Blog Eleanor Roos tree

It can be seen that between 1449 and 1499 there were a number of events which might have prompted attempts to rework the partition of Sir Robert Roos' lands; Margaret's first husband had died, her son by him had married, Margaret had remarried, her second husband had died, her daughter by him had married, lost her husband and died, Margaret herself had died, and her grandson by her second marriage had died, leaving her son by the first marriage, Robert Wittlebury, her sole heir.  That the last of that chain of events - the death of Margaret's grandson, Edward Stafford, earl of Wiltshire - occurred in 1499, the year in which Eleanor's second Proof was held, seems suggestive.  Unfortunately he died on 24 March 1499, after the writ for the Proof had been issued, so a connection seems unlikely.[13.  G.E. Cokayne, The Complete Peerage edited by Geoffrey H. White. XII (Part II), (London, 1959), 737.]
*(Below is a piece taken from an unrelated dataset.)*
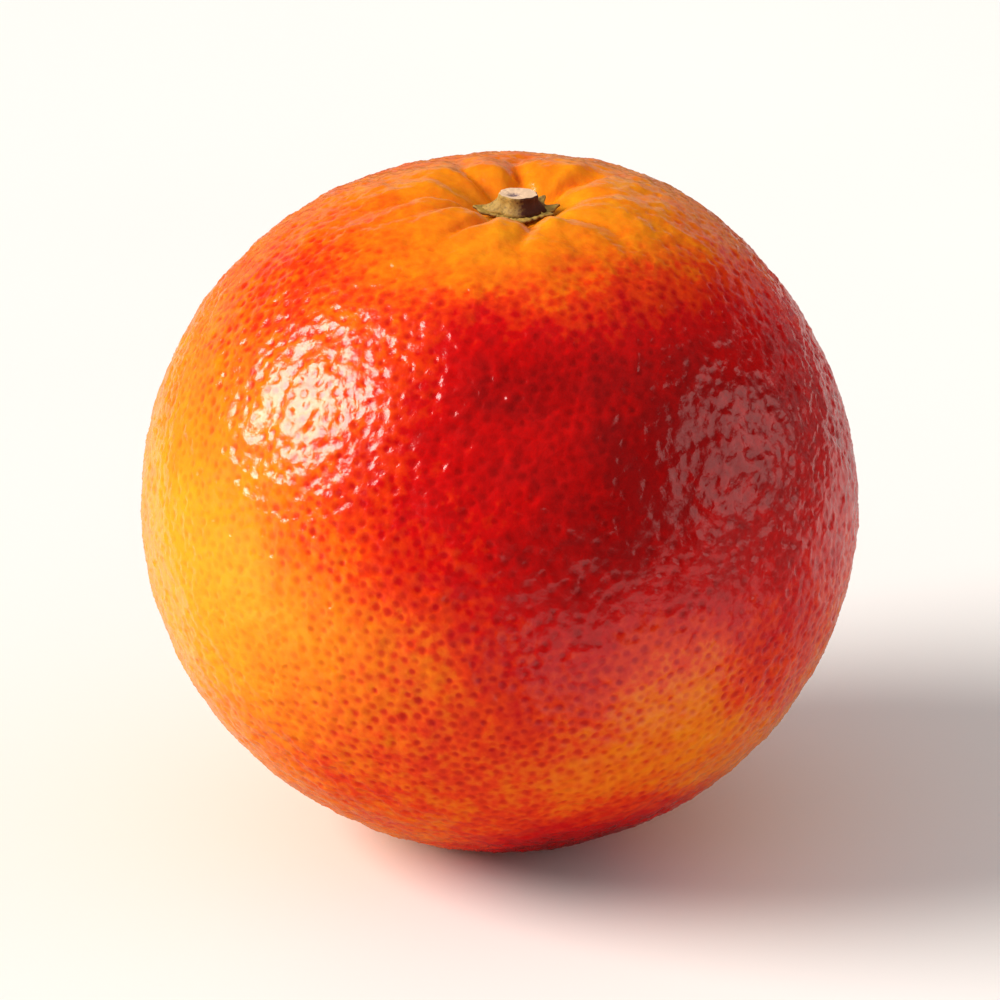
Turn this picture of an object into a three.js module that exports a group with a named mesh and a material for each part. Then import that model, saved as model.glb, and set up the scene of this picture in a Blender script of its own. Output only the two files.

But it does seem likely that some redistribution of the inheritance had taken place at some point, perhaps exchanges of moieties to give each side entire undivided manors, or grants to one side of a life interest and the reversion to the other.  Hunmanby had been partitioned between Eleanor and Margaret in 1443 and 1449, but was not mentioned by Margaret's son and heir Robert Wittlebury in his 1506 will, and by the sixteenth century was entirely in the hands of Eleanor's son John Paulet.[14.  TNA, PROB 11/15/295, VCH York s East Riding, iii (London, 1976), 184.]  It is not known whether every parcel of Sir Robert Roos' estate had been partitioned between Eleanor and Margaret in 1443 and 1449, as Hunmanby had been, but certainly by various later dates most of them were entirely in the hands of one side or the other: Breighton and Thorpe Garth in Yorkshire and Hungerton and Wyville in Lincolnshire held by Eleanor and the Paulets; Gedney and other estates in Lincolnshire and Northamptonshire by Margaret and her son Robert Wittlebury.[15.  VCH Yorks East Riding, ii (London, 1974), 233, Lincolnshire Archives, 1 PG/1/34; TNA, PROB 11/15/29.]
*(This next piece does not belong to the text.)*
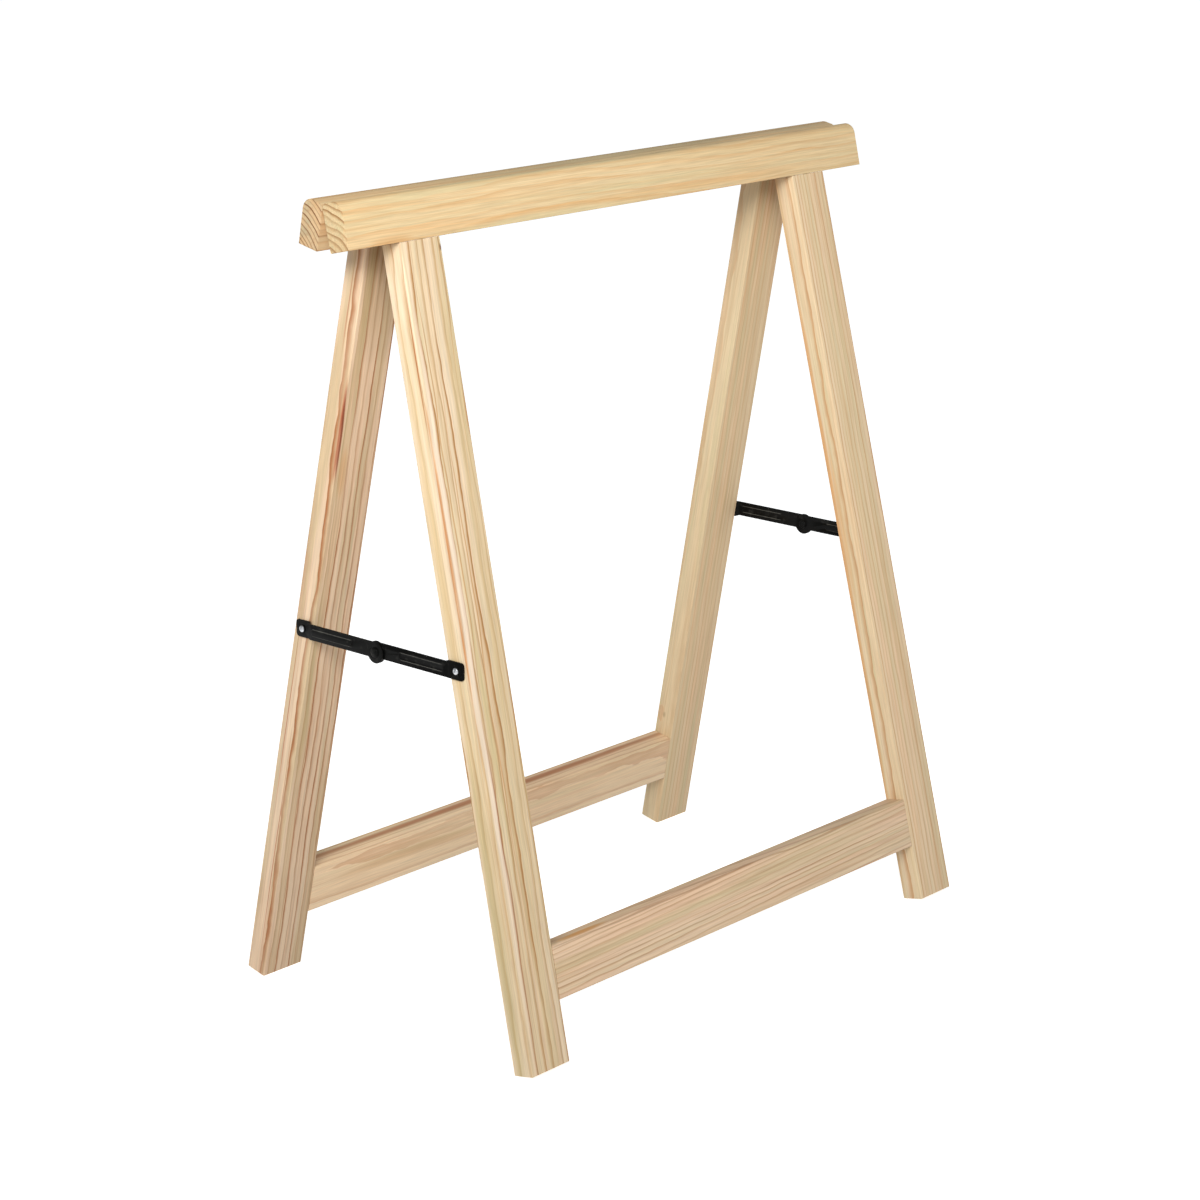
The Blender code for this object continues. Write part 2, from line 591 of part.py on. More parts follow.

Robert Wittlebury's will, dated 22 July 1506 and proved on 5 November 1506,[16.  TNA, PROB 11/15/295.] provides evidence both of a re-partitioning of the inheritance, and of ill-feeling over it, enabling us to venture a theory as to why the 1499 Proof of Age might have been held.  In his will Wittlebury left Gedney and two other Lincolnshire manors to his wife Ann for life, with reversion to ‘my cousyn Pallet', on condition that he should pay Ann all sums specified in an indenture between ‘the said Pallet and me and Ann my wif'.  All of the references in the will to this cousin Pallet (who must be Eleanor's son John Paulet) are in this curiously frosty style, which seems to hint at tension between the two branches of the family.

Confirmation that there had been a falling-out over the inheritance can be found in a case brought in the court of Chancery shortly after Robert Wittlebury's death, in which John Paulet, knight (‘cousyn Pallet') sued Richard Clement, second husband of Robert's widow Ann, for having sold the woods of the manor of Gedney, ‘the reversion whereof for lack of issue of the said Richard belonged in right unto the said John Powlet by reason of divers old entails upon him descended'.  The plaint further alleged that ‘the said Wyttilbery in his life by sinister counsel was minded to sell the said manor and to disherit thereof your said supplicant forever contrary to right and good conscience, Whereupon your said orators were driven by force for saving of their inheritance therein to purchase the reversion thereof after the decease of the said Wyttulbery and Anne, then his wife, and for the same have paid to the said Richard in his life and to the said Anne since the decease of the said Richard 700 marks of lawful money'.[17. TNA, C 1/349/42.  It is undated, but is addressed to ‘William, archbishop of Canterbury and Chancellor of England', so must date from between Robert Wittlebury's death in 1506 and archbishop William Warham's resignation from the chancellorship  in 1515.  An image of the original plaint can be seen here: http://aalt.law.uh.edu/AALT7/ChP/C1no349/IMG_0062.htm]

The plaint went on to refer to various matters agreed between the two sides as part of the consideration for the payment, which must surely have been among the matters embodied in the indenture referred to in the will.  It does not specify exactly when the dispute had occurred, but it may be significant that on 12 April 1499 Robert Wittlebury thought it worth procuring letters patent confirming the manor of Gedney to him - could this have been done in the course of the dispute with his cousin Paulet, perhaps to disprove Paulet's claim that the manor was anciently entailed?[18.  CPR 1494-1509, 173.]  If so, then it must be likely that the 1499 Proof and its subsequent order for half of Hunmanby to be assigned to Eleanor were also procured to gain advantage in the same dispute.  It is difficult to see exactly how they could have assisted either side - perhaps Eleanor wanted to bolster her entitlement to Hunmanby, or perhaps Robert Wittelbury hoped to emphasize that Eleanor was entitled to only half the manor - but the minds of lawyers are devious, and no doubt it made sense at the time.